As you know, investment and enrichment in EMRs is the focus of the American Recovery and Reinvestment Act of 2009—which allocates a whopping $19.2 billion to health IT. The numbers have been well-publicized, with $17.2 billion being funneled through the Medicare and Medicaid programs to help providers adopt EHRs and another $2 billion earmarked for the Office of the National Coordinator for Health Information Technology (ONC). Outside the direct contributions to pay for IT systems, there is another $10.4 million in related spending, according to HIMSS, for telecommunications, broadband and telemedicine.
This is likely the biggest thing ever to happen to health IT, addressing the top two barriers to implementation: acquisition and ongoing costs.
As you’ll see in detail in this month’s cover story, office-based physicians can earn $44,000 in Medicare bonus payments over a five-year period if they demonstrate “meaningful use” of EHRs starting in 2011. For hospitals, starting in fiscal year 2011, there is a baseline annual incentive of $2 million, with an extra $200 paid per discharge for the 1,150th through 23,000th discharge each year.
Now it’s time to watch closely as ONC solidifies the standards and policies (committee development is underway) to allow EHRs to communicate via interoperability.

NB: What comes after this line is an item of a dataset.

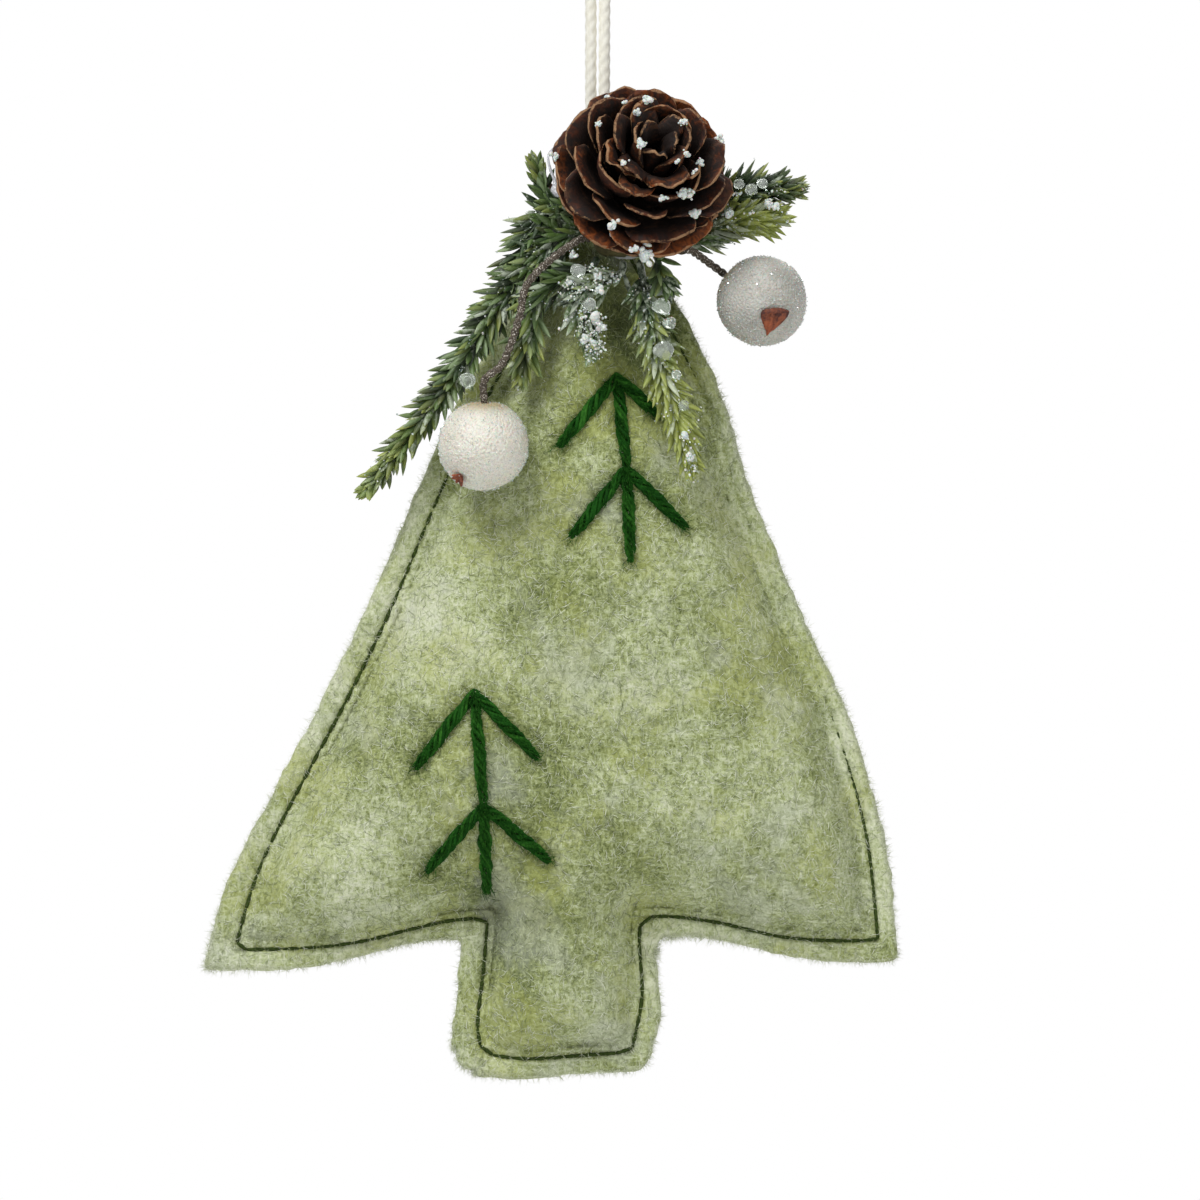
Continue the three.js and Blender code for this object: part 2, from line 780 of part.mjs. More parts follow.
// Where a stem leaves the binding: a share along its straight part, and a way out of it.
// Only at the round ends does a stem sit off to the side.
function stemRoot(alongShare, way, clear) {
  const out = vector(way).normalize();
  const seat = out.clone();
  if (Math.abs(alongShare) < 1) seat.x = 0;
  const straight = bindingLength / 2 - bindingRadius;
  const root = bindingPlace.clone().addScaledVector(seat.normalize(), bindingRadius + clear);
  root.x += straight * alongShare;
  return { root, out };
}

// A place given as an offset from the binding's middle, in shares of the sprigs' scale
function placedFromBinding(shares) {
  return bindingPlace.clone().addScaledVector(vector(shares), sprigLength);
}

// Cut brown end of the pick's own stem, to the left of the cone
function pickStem(clear) {
  const { root, out } = stemRoot(-1, pickWay, gap + pickDiameter / 2);
  root.addScaledVector(out, -clear);
  const tip = placedFromBinding(pickTipShares);
  const start = root.clone().addScaledVector(out, stemLead);
  return tube([root, start, tip], pickDiameter / 2 + clear, pickSides, pickSteps);
}

// Glue pad: a lens of glue on the felt, moulded round the binding and the cone's base

function gluePad() {
  const padX = bindingPlace.x + padAcross;
  const padZ = bindingPlace.z + padRise;
  const clear = gap + threadDiameter + gap;
  const points = [];
  const faces = [];
  const ringAt = (share, height) => {
    const start = points.length;
    for (let i = 0; i < padColumns; i += 1) {
      const turn = (2 * Math.PI * i) / padColumns;
      const x = padX + padRadius * share * Math.cos(turn);
      const z = padZ + padRadius * share * Math.sin(turn);
      points.push(new THREE.Vector3(x, -faceAt(x, z) - clear - height, z));
    }
    return start;
  };
  const rim = ringAt(1, 0);
  for (const thickness of [0, padThickness]) {
    let outer = rim;
    for (let r = 1; r < padRows; r += 1) {
      const share = 1 - r / padRows;
      const inner = ringAt(share, thickness * Math.sqrt(1 - share * share));
      for (let i = 0; i < padColumns; i += 1) {
        const k = (i + 1) % padColumns;
        const quad = [outer + i, outer + k, inner + k, inner + i];
        if (thickness > 0) quad.reverse();
        faces.push([quad[0], quad[1], quad[2]], [quad[0], quad[2], quad[3]]);
      }
      outer = inner;
    }
    const middle = points.length;
    points.push(new THREE.Vector3(padX, -faceAt(padX, padZ) - clear - thickness, padZ));
    for (let i = 0; i < padColumns; i += 1) {
      const k = (i + 1) % padColumns;
      faces.push(thickness > 0 ? [outer + k, outer + i, middle] : [outer + i, outer + k, middle]);
    }
  }
  const stubRoom = new THREE.CylinderGeometry(stubReach, stubReach, coneBack + gap, coreSides);
  stubRoom.rotateX(Math.PI / 2);
  stubRoom.translate(0, 0, -(coneBack + gap) / 2);
  return cut(meshOf(points, faces), [
    bindingBody(bindingRadius + gap),
    pickStem(gap),
    placedOnCone(stubRoom),
  ]);
}

// Needle sprigs: each a moulded stem with flat needles. Places are offsets from the binding's
// middle, as shares of the long sprig's length.

const sprigs = [
  {
    name: "sprig_long_left",
    along: -1,
    way: [-0.93, 0.25, 0.25],
    routeShares: [[-0.348, 0.04, -0.154], [-0.508, 0.05, -0.404], [-0.753, 0.05, -0.719]],
    needles: 34,
    bareShare: 0.1,
    twig: {
      forkShare: 0.08, // of the main stem's length
      routeShares: [[-0.265, 0.05, 0.058], [-0.341, 0.055, -0.022], [-0.392, 0.055, -0.134]],
      needles: 14,
      bareShare: 0.3,
    },
  },
  {
    name: "sprig_inner_left",
    along: -1,
    way: [-0.5, -0.35, -0.8],
    routeShares: [[-0.248, -0.01, -0.154], [-0.283, -0.02, -0.264], [-0.303, -0.02, -0.369]],
    needles: 15,
    bareShare: 0.15,
  },
  {
    name: "sprig_snowy_centre",
    along: -0.3,
    way: [-0.1, -0.35, -0.93],
    routeShares: [[-0.138, -0.06, -0.154], [-0.123, -0.065, -0.234], [-0.108, -0.08, -0.304]],
    needles: 15,
    bareShare: 0.12,
  },
  {
    name: "sprig_right_front",
    along: 0.5,
    way: [0.2, -0.3, -0.93],
    routeShares: [[0.052, -0.04, -0.204], [0.107, -0.05, -0.414], [0.172, -0.06, -0.629]],
    needles: 26,
    bareShare: 0.08,
  },
  {
    name: "sprig_under_cone",
    along: 1,
    way: [0.25, -0.75, -0.6],
    routeShares: [[0.09, -0.09, -0.094], [0.1, -0.1, -0.124]],
    needles: 6,
    bareShare: 0.2,
  },
  {
    name: "sprig_right_upper",
    along: 1,
    way: [0.5, 0.45, 0.74],
    routeShares: [[0.172, 0.075, 0.086], [0.322, 0.05, 0.141], [0.452, 0.03, 0.146]],
    needles: 18,
    bareShare: 0.3,
  },
  {
    name: "sprig_right_lower",
    along: 1,
    way: [0.97, 0.2, 0.05],
    routeShares: [[0.202, 0.05, 0.021], [0.312, 0.035, 0.051], [0.422, 0.02, 0.051]],
    needles: 13,
    bareShare: 0.25,
  },
  {
    name: "sprig_top_left",
    along: -1,
    way: [-0.6, 0.1, 0.8],
    routeShares: [[-0.218, 0.02, 0.106], [-0.263, 0.02, 0.211]],
    needles: 10,
    bareShare: 0.2,
  },
];
const needleFan = [-84, 78, -34, 40]; // degrees round the stem, from its front

function stemRoute(along, way, offsets, radius) {
  const { root, out } = stemRoot(along, way, gap + radius * 0.5);
  return [
    root,
    root.clone().addScaledVector(out, stemLead),
    ...offsets.map(placedFromBinding),
  ];
}

function needle(root, direction, broad, margin) {
  const half = direction.clone().multiplyScalar(needleLength * needleBellyShare);
  const face = direction.clone().cross(broad).normalize();
  const wide = needleWidth / 2 + margin;
  const thick = needleThickness / 2 + margin;
  const belly = root.clone().add(half);
  const points = [
    root,
    belly.clone().addScaledVector(broad, wide),
    belly.clone().addScaledVector(face, thick),
    belly.clone().addScaledVector(broad, -wide),
    belly.clone().addScaledVector(face, -thick),
    root.clone().addScaledVector(direction, needleLength + margin),
  ];
  const faces = [];
  for (let i = 1; i <= 4; i += 1) {
    const k = (i % 4) + 1;
    faces.push([0, i, k], [5, k, i]);
  }
  return meshOf(points, faces);
}

function boxesMeet(a, b) {
  return [0, 1, 2].every((axis) => a.min[axis] < b.max[axis] && b.min[axis] < a.max[axis]);
}

function clearOf(geometry, others) {
  const solid = solidOf(geometry);
  const box = solid.boundingBox();
  return others.every((other) => !boxesMeet(box, other.boundingBox()) || solid.intersect(other).isEmpty());
}

// A stem grows needles wherever they stay clear of the pieces laid down before it
function needledStem(route, { needles, bareShare }, others) {
  const path = new THREE.CatmullRomCurve3(route, false, "centripetal");
  const bodies = [tube(route, sprigStemDiameter / 2, sprigSides, sprigSteps)];
  const forward = new THREE.Vector3(0, -1, 0);
  for (let i = 0; i < needles; i += 1) {
    const share = bareShare + ((1 - bareShare) * i) / needles;
    const tangent = path.getTangentAt(share);
    const front = forward.clone().addScaledVector(tangent, -forward.dot(tangent)).normalize();
    const side = tangent.clone().cross(front);
    const round = radians(needleFan[i % needleFan.length]);
    const outward = front.multiplyScalar(Math.cos(round)).addScaledVector(side, Math.sin(round));
    const lean = radians(needleAngle) * (1 - needleCloseShare * share);
    const direction = tangent.clone().multiplyScalar(Math.cos(lean));
    direction.addScaledVector(outward, Math.sin(lean));
    const broad = tangent.clone().cross(outward).normalize();
    const root = path.getPointAt(share);
    if (clearOf(needle(root, direction, broad, gap), others)) {
      bodies.push(needle(root, direction, broad, 0));
    }
  }
  return bodies;
}

function sprigBody({ along, way, twig, ...stem }, others) {
  const route = stemRoute(along, way, stem.routeShares, sprigStemDiameter / 2);
  const bodies = needledStem(route, stem, others);
  if (twig) {
    const fork = new THREE.CatmullRomCurve3(route, false, "centripetal").getPointAt(twig.forkShare);
    bodies.push(...needledStem([fork, ...twig.routeShares.map(placedFromBinding)], twig, others));
  }
  return joined(bodies);
}

// Berries on wrapped wire stems. Each can be bent about its wire's root.

const berries = [
  {
    name: "left_berry",
    along: -1,
    way: [-0.72, -0.69, 0.02],
    centreShares: [-0.408, -0.09, -0.579],
    entry: [0.02, -0.1, 0.99],
    calyx: [-0.54, -0.42, -0.73],
    routeShares: [[-0.283, -0.1, -0.124], [-0.308, -0.1, -0.224], [-0.358, -0.1, -0.354]],
  },
  {
    name: "right_berry",
    along: 1,
    way: [0.88, -0.35, -0.3],
    centreShares: [0.374, -0.03, -0.172],
    entry: [-0.78, 0.26, 0.57],
    calyx: [0.23, -0.9, -0.37],
    routeShares: [[0.167, -0.045, -0.029]],
  },
];

function berryPick({ name, along, way, centreShares, entry, calyx, routeShares }) {
  const centre = placedFromBinding(centreShares);
  const entryWay = vector(entry).normalize();
  const calyxWay = vector(calyx).normalize();
  const { root, out } = stemRoot(along, way, gap + wireRadius);
  const end = centre.clone().addScaledVector(entryWay, berryRadius + gap);
  const lead = centre.clone().addScaledVector(entryWay, berryRadius + gap + wireDiameter * 2);
  const middle = routeShares.map(placedFromBinding);
  const rootBall = new THREE.SphereGeometry(wireRadius, 8, 6);
  rootBall.translate(root.x, root.y, root.z);
  const wireRoute = [root, root.clone().addScaledVector(out, stemLead), ...middle, lead, end];
  const wire = joined([tube(wireRoute, wireRadius, wireSides, wireSteps), rootBall]);

  const berry = new THREE.SphereGeometry(berryRadius, 18, 12);
  berry.applyQuaternion(new THREE.Quaternion().setFromUnitVectors(new THREE.Vector3(0, 1, 0), entryWay));
  berry.translate(centre.x, centre.y, centre.z);

  const star = new THREE.Shape();
  for (let i = 0; i < 2 * calyxPoints; i += 1) {
    const turn = (Math.PI * i) / calyxPoints;
    const reach = calyxRadius * (i % 2 ? calyxNotchShare : 1);
    if (i === 0) star.moveTo(reach, 0);
    else star.lineTo(reach * Math.cos(turn), reach * Math.sin(turn));
  }
  const button = new THREE.ExtrudeGeometry(star, { depth: calyxThickness, bevelEnabled: false });
  button.applyQuaternion(new THREE.Quaternion().setFromUnitVectors(new THREE.Vector3(0, 0, 1), calyxWay));
  const seat = centre.clone().addScaledVector(calyxWay, berryRadius + gap);
  button.translate(seat.x, seat.y, seat.z);
  return [
    piece(`${name}_stem`, wire, colours.wire, 0.8),
    piece(name, berry, colours.berry, 0.6),
    piece(`${name}_calyx`, button, colours.calyx, 0.8),
  ];
}

// Assembly: everything but the loop hangs from the place where the twine flexes

const tree = new THREE.Group();
tree.position.set(0, 0, treeTop);
const room = twineRoom();
const feltFront = cut(feltPanel(-1), room);
tree.add(piece("felt_front", feltFront, colours.felt, 0.95));
tree.add(piece("felt_back", cut(feltPanel(1), room), colours.felt, 0.95));
tree.add(piece("stuffing", cut(stuffingBody(), [...room, emptyPoint()]), colours.stuffing, 1));
tree.add(piece("loop_knot", knotAndTails(), colours.twine, 0.9));
tree.add(piece("seam_thread_front", seamThread(-1), colours.thread, 0.8));
tree.add(piece("seam_thread_back", seamThread(1), colours.thread, 0.8));
for (const littleTree of littleTrees) {
  tree.add(piece(littleTree.name, embroidery(littleTree), colours.floss, 0.7));
}

const cone = coneBody();
const coneMesh = piece("pine_cone", cone, colours.cone, 0.7);
coneMesh.position.copy(conePlace);
coneMesh.quaternion.setFromUnitVectors(new THREE.Vector3(0, 0, 1), coneAxis);
const glue = gluePad();
const binding = bindingBody(bindingRadius);
const pick = pickStem(0);
tree.add(coneMesh);
tree.add(piece("glue_pad", glue, colours.glue, 0.4));
tree.add(piece("stem_binding", binding, colours.tape, 0.8));
tree.add(piece("pick_stem", pick, colours.wire, 0.85));

const berryMeshes = berries.flatMap(berryPick);
tree.add(...berryMeshes);

const berryBodies = berryMeshes.map((mesh) => mesh.geometry);
const laid = [placedOnCone(cone), feltFront, glue, pick, ...berryBodies].map(solidOf);
for (const sprig of sprigs) {
  const body = sprigBody(sprig, laid);
  laid.push(solidOf(body));
  tree.add(piece(sprig.name, body, colours.needles, 0.6));
}

const ornament = new THREE.Group();
ornament.add(piece("hanging_loop", loopBody, colours.twine, 0.9));
ornament.add(tree);

export default ornament;
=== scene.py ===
import math

import bpy
import numpy as np
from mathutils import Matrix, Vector, noise


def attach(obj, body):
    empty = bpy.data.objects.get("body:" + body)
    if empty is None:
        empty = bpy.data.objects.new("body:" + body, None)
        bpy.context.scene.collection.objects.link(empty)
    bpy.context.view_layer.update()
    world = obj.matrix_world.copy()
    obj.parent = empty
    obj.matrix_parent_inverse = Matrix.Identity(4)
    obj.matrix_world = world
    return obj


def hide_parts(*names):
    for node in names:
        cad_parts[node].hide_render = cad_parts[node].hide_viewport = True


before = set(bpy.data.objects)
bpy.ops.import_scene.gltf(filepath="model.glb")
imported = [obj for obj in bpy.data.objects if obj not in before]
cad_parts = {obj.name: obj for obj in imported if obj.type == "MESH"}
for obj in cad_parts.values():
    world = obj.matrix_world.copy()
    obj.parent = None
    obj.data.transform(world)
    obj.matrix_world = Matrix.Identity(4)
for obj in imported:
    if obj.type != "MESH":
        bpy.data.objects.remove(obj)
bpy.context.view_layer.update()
print("frame loaded with", len(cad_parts), "nodes")

mm = 0.001
treeTop = -72.5  # height of the felt's top edge, in millimetres
dice = np.random.default_rng(20)


# the picture

pictureSettings = {
    "across": 0.1698,  # metres that the picture shows at the felt
    "middle": (0.00035, 0.0, -0.1299),
    "lens": 300.0,
    "sensor": 36.0,
}


def makeCamera(settings):
    data = bpy.data.cameras.new("camera")
    data.lens = settings["lens"]
    data.sensor_width = settings["sensor"]
    data.clip_end = 10
    camera = bpy.data.objects.new("camera", data)
    bpy.context.scene.collection.objects.link(camera)
    away = settings["across"] * settings["lens"] / settings["sensor"]
    camera.location = Vector(settings["middle"]) + Vector((0, -away, 0))
    camera.rotation_euler = (math.pi / 2, 0, 0)
    bpy.context.scene.camera = camera


makeCamera(pictureSettings)
print("camera placed")


# shader writing

def srgb(red, green, blue):
    def linear(value):
        value /= 255
        return value / 12.92 if value <= 0.04045 else ((value + 0.055) / 1.055) ** 2.4
    return (linear(red), linear(green), linear(blue), 1)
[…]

Cost and quality can’t change if data are isolated in silos. Standards are due late this year—which doesn’t give facilities much lead-time before the 2011 mandates. Privacy is another concern. Who owns the data—and who gets to look at it, a JAMA article recently asked. Over time, we hope this huge investment will improve billing and internal cost control, and especially provide better decision-making tools to clinicians and patients alike to improve health with better outcomes. We also hope it will save jobs, save money, reduce errors and transform healthcare as promised. As patients, we hope it doesn’t mean less medicine and less therapy—denials—for people who need it.
But in the Great Recession, how can a facility survive and thrive? Be smart, spend wisely, cut back on non-essentials, effectively leverage resources and let technology help increase efficiency. Our cover story also shares some examples of how seven facilities and healthcare systems are marketing on a (tight) budget, solving mammography staffing challenges, distributing radiologist workloads and sub-specialist consults, improving charge documentation and getting paid faster, and utilizing a single worklist uniting the workload of multiple PACS.